Even more important than the direct exports could be the impact of rising energy costs on the global production and supply of nitrogen fertilizers. Their prices are very sensitive to energy price increases, as seen in Europe following the dislocation of the EU’s energy supplies from Russia. Urea prices shot up to record levels due to fears of EU suppliers cutting production dramatically and global supply at risk of falling well below demand.

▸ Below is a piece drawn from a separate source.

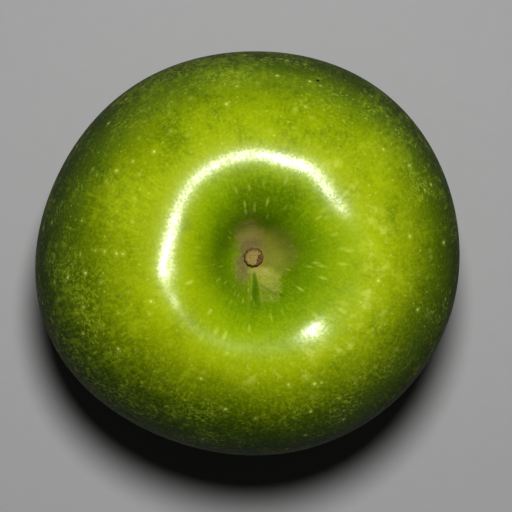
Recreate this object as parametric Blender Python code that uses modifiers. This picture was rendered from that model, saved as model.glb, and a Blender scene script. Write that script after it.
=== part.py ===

In grains, the MENA region has shown a large increase in imports over the past few years and now accounts for almost a quarter of the world total, with Iran and Saudi Arabia accounting for over 15m metric tons each and Egypt importing more than 20m metric tons. In meat, Israel is among the top 5 global live sheep importers, with 5% of the world total, and the rest of the MENA region accounts for over two-thirds (top 5 importers: Saudi Arabia, Kuwait, Jordan, Qatar, and Israel). The region also imports 20% of the world’s live cattle, 12% of global dairy, and 7% of global meat.
In short, farmers everywhere would feel the impact in a variety of ways.
Conclusion
This has been a necessarily brief snapshot of the likely spectrum of potential Middle East war scenarios. Hopefully it underlines that even for those with no direct exposure to the region, a war that escalates beyond Israel and Gaza is likely to have a wide range of destabilizing effects, both directly and indirectly. Geo-economics, geopolitics, and markets could all experience far more extreme bifurcation, polarization, and violent volatility.
As such, as the world looks to the Holy Land, it’s time to pray for the best.